Rumor has it that the "Skinny Showcase" line from DC has been successful enough to warrant a third volume. The sixties feature Dial H for Hero is tentatively scheduled for the spring. Fans of the line have probably noticed by now that the cover price for the regular Showcase Presents editions has gone up by a buck. 500-odd pages for $18 is still a pretty good price. Marvel has been a little tight-lipped about their similar Essential line. Surely the third Moon Knight collection, due in December, won't be the last, but the company does not seem to have announced anything definite.




Comics Reporter Tom Spurgeon found this fascinating one: WW Norton is publishing a mammoth collection of Herblock's editorial cartoons. The $35 hardcover will contain 250 images in print, with a more expansive collection of 18,000 on an accompanying DVD. Wowza. Paging Mike Luckovich, get your originals cleaned up...




I discovered Erika Moen's delightful webcomic DAR last month. The artist assembled a collected edition of the work earlier in the year, but it was delayed several times thanks to problems with bluenosed printers who didn't appreciate the sometimes explicit nature of the bawdy, no-holds-barred comic. Joanna Draper Carlson has a full interview with Moen at her website this week; you can order the book direct from Moen at DAR's site.
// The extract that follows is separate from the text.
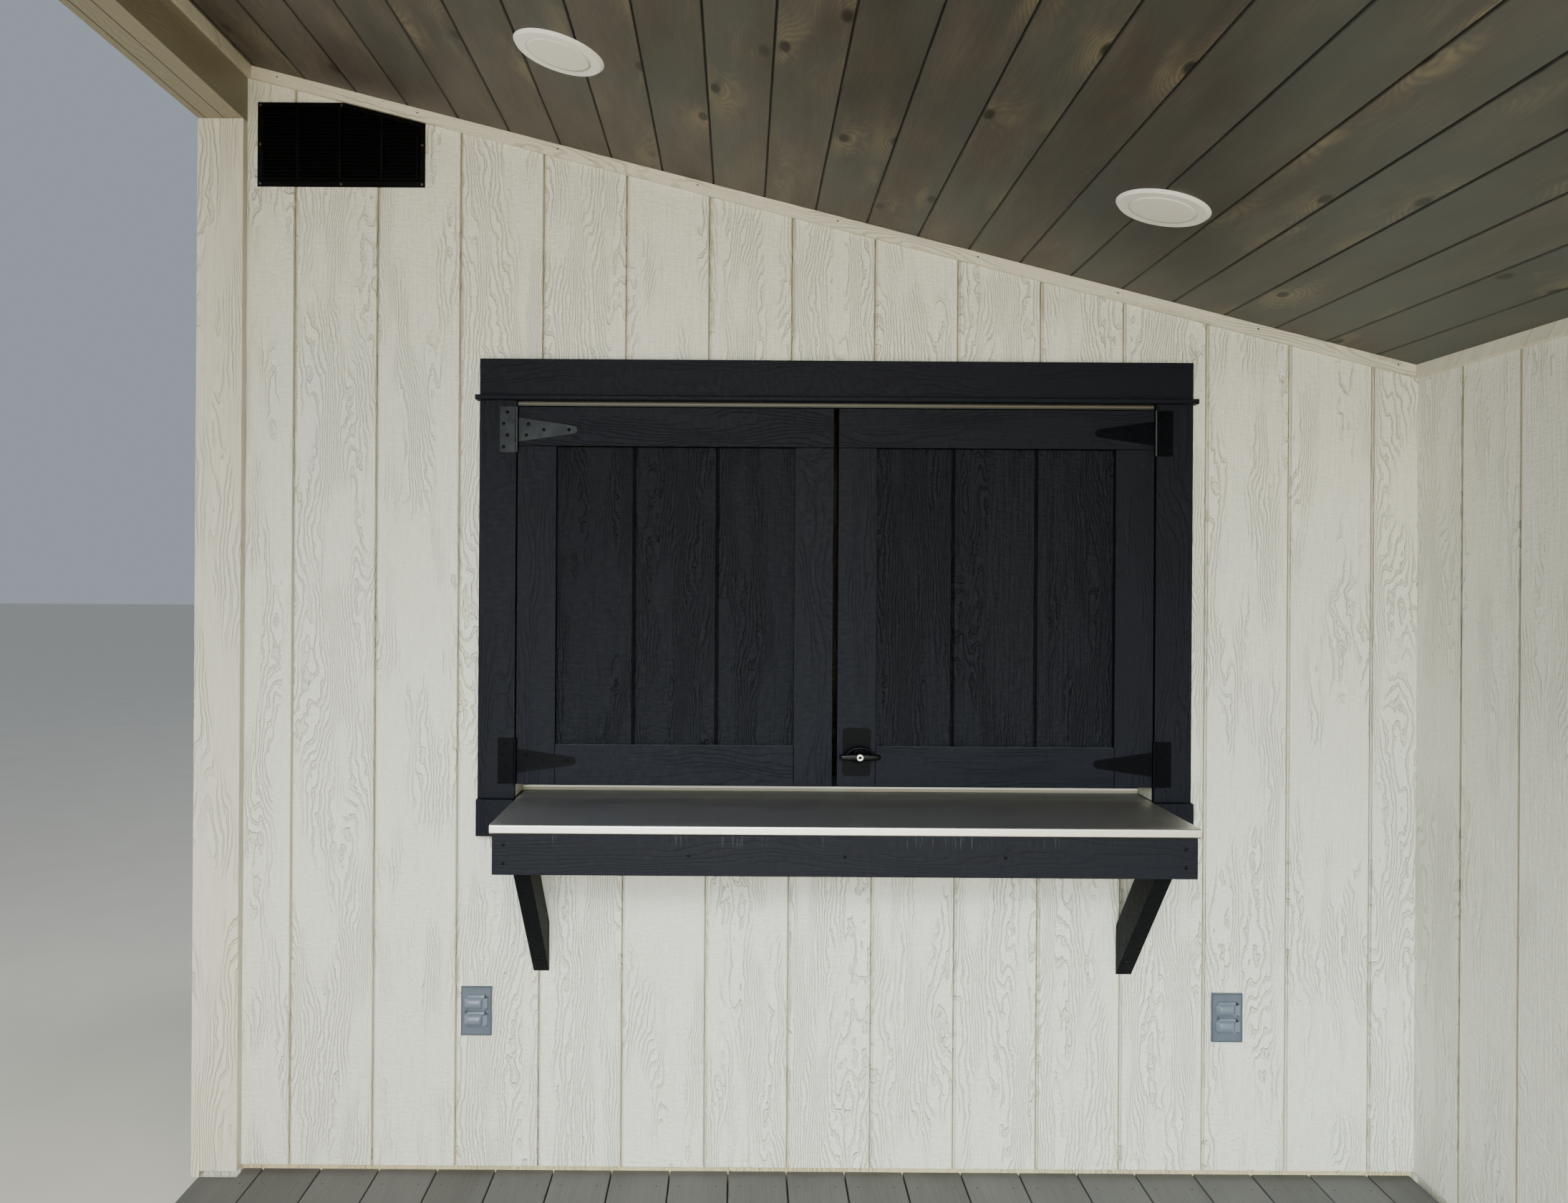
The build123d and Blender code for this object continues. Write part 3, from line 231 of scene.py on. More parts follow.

Lastly this time, Rebellion has had some disappointments this year in actually getting Diamond to solicit their wonderful collected editions of 2000 AD, so we are pleased as punch to see that two have made it into the distributor's latest catalog, and could be in US stores by the end of the year. Continuing their line of popular "phone book" reprints of 300 or more black-and-white pages, these are the first volumes of my all-time favorite comic Robo-Hunter by John Wagner, Alan Grant and Ian Gibson, and Anderson: Psi Division, written by Wagner and Grant, and with several artists including Gibson, Brett Ewins and Barry Kitson. Rebellion has shown with their complete, warts-and-all collections of Ace Trucking and Ro-Busters that they can really do a great job of collecting both the main series along with ephemera and easily-forgotten one-offs, so I'm hoping that the Anderson book contains the remarkably weird and wonderful "Mind of Edward Bottlebum," which previous collections of the character have routinely skipped.




That's all for this month! See you in November!